The study surveyed 212 copper mining workers in the southwestern US. They measured several things. One was the perceptions of production pressure using a Likert scale. They also assessed workers for their attitudes towards reporting accidents. Also, whether there’s any perceived consequences of reporting. So workers who reported an accident were asked if they faced negative consequences, like do they ever feel like they’re blamed for the incident?
Do they lose any perks or privileges? Or do they feel like they’re unfairly disciplined because of reporting an accident? And then they assessed actual reporting behaviors. So this is where workers reported if they’d actually experienced any incidents in the past year and whether they reported that incident or not.
So what did they find? Well, as you might expect, underreporting is substantial. The average number of accidents that workers experienced was far higher than those reported. Employers failed to report over 80% of the experienced accidents over the last year.
Not surprisingly, production pressure means more accidents. So high production pressure significantly linked to more experienced accidents overall, according to workers. Furthermore, there was a negative reporting attitude. So high production pressure meant employers were less likely to feel positive about reporting. So it was a very negative experience for them. There was also a fear of negative consequences. So more perceived production pressure led to reporting more negative consequences after an incident and increased underreporting. As perceived production pressure went up, so did underreporting. Essentially, individuals under high production pressure experienced more accidents but reported fewer of them.

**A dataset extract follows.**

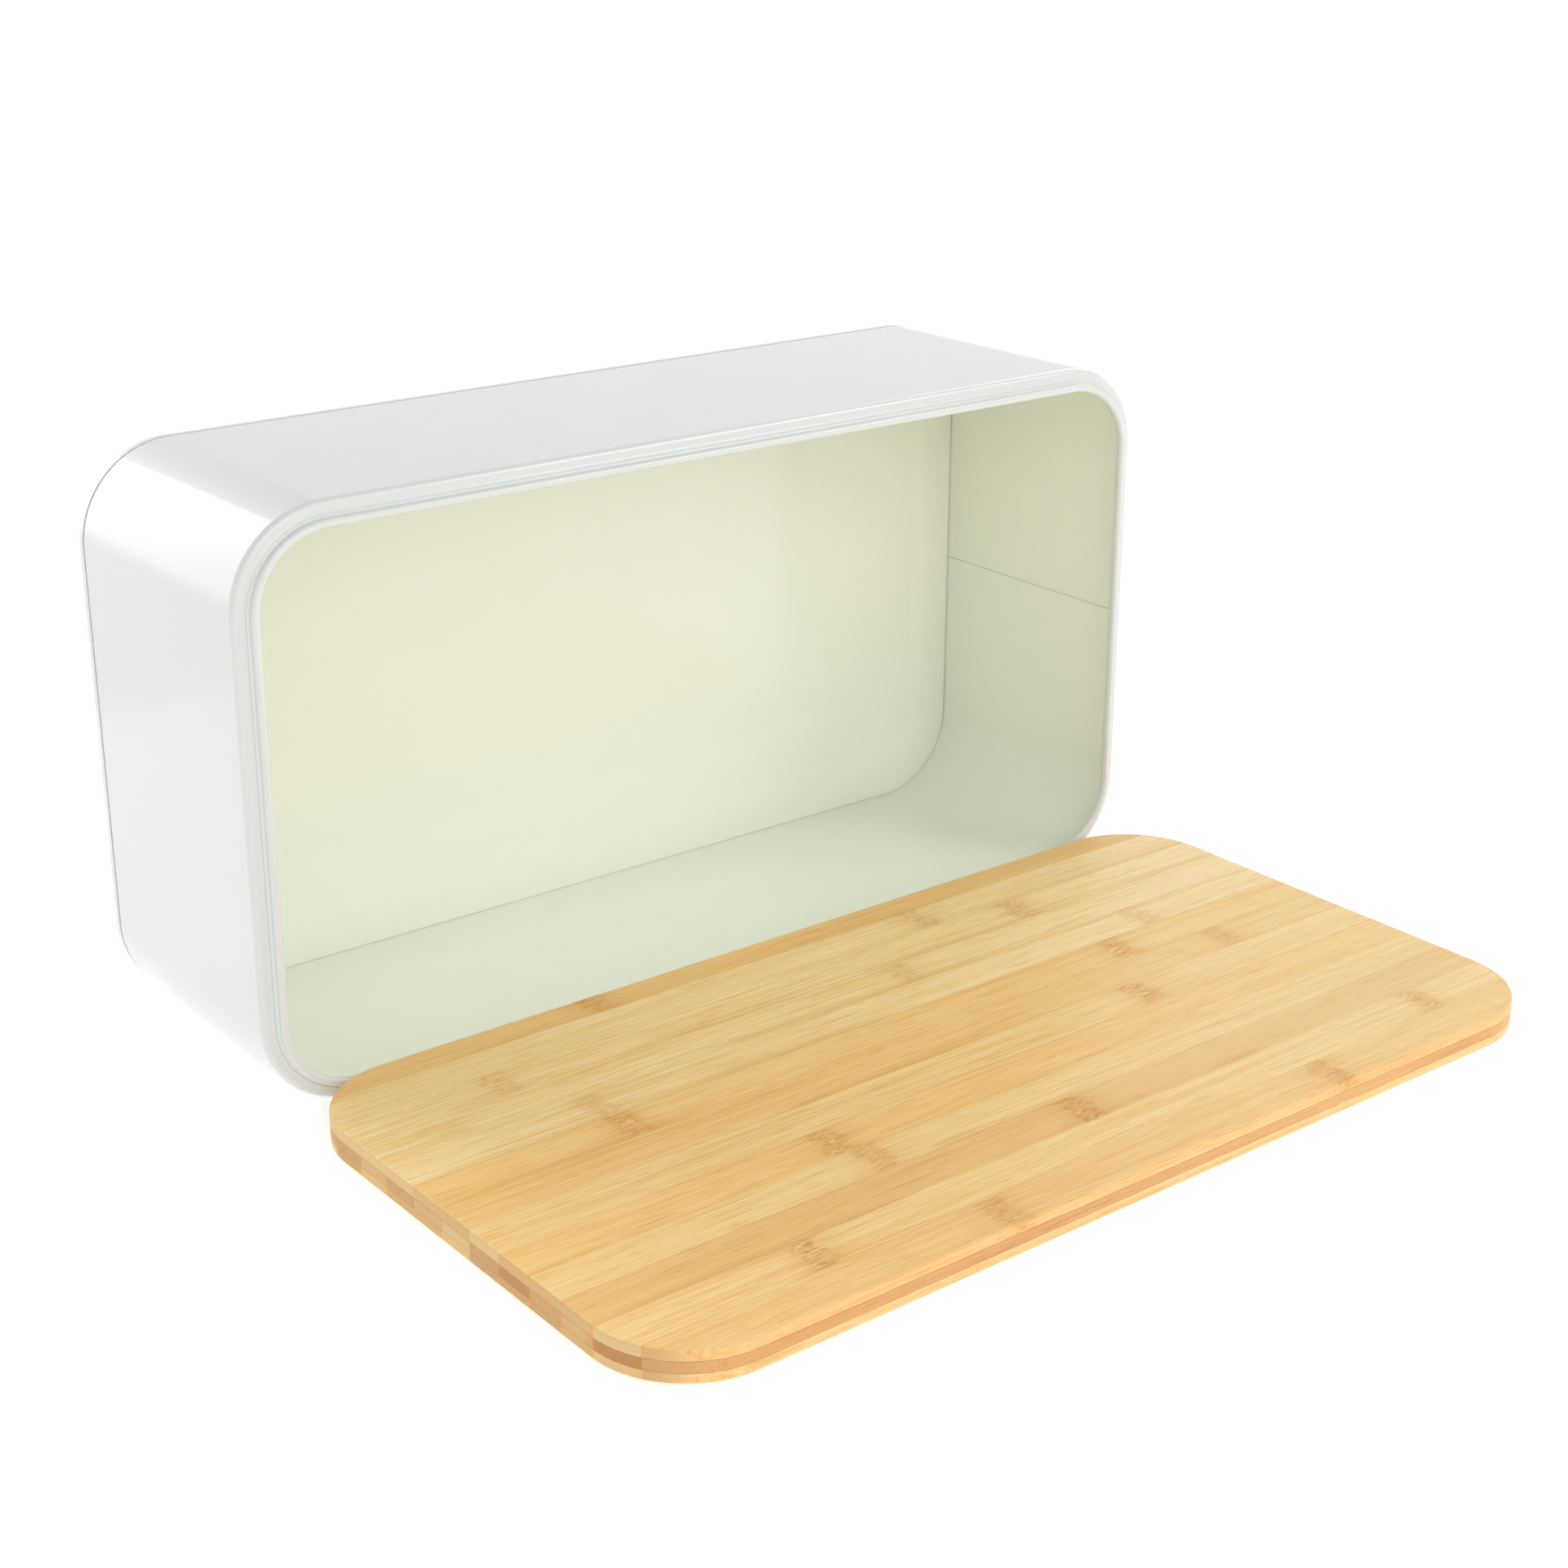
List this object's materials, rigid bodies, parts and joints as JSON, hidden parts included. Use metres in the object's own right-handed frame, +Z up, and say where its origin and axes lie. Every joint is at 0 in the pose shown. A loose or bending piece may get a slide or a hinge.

So why does this matter? Well, when accidents go unreported, valuable information vanishes. As the study points out, the lack of an accident investigation that would generally follow any incident would prevent employees and their organization from identifying any dangerous organizational, situational, or behavioral patterns, therefore preventing the improvement of the overall organizational health and safety.
Interestingly, other work by these same authors in the US and Italy support the findings. They liken it to a quiet fix as it occurs in quality control. Production pressure, they suggest, determines whether safety problems get a noisy fix, openly addressed, or a quiet fix and therefore remains unreported. Which means leaving the source of the problem and its consequences to crop up again and again.
Now there were some notable limitations. For one, the data relied on self-reports for pressure and reporting behavior, and there was no field observations or detailed interviews with people to validate. It was a single sample from one mining company. Though later research, even from the same authors, reconfirmed these findings across US and Italian firms. Finally, it was cross-sectional, so the direction of causality can’t be established. For example, it’s unknown whether production pressure leads to more accidents, or in contrast, whether employee accidents are more likely to be justified post-ordeal.
So final thoughts? Well, this research underscores that the vast majority of experienced accidents and injuries might get unreported in organizations, and production pressure at least partially explains why. It also highlights that we should focus more on continual learning and improvements from daily work.
This incident investigation learning cycle, while useful, is slow, incomplete, and somewhat reliant on chance. Lastly, it exposes a false assurance that incident data can give us.
We might think that things are safe because the numbers are low, but that’s dangerously misplaced.
As Richard Feynman stated, “Nature cannot be fooled.” The effectiveness of our risk control systems can’t be fooled by false numbers, either.
That’s it on Safe As. I’m Ben Hutchinson, and hope you found this useful.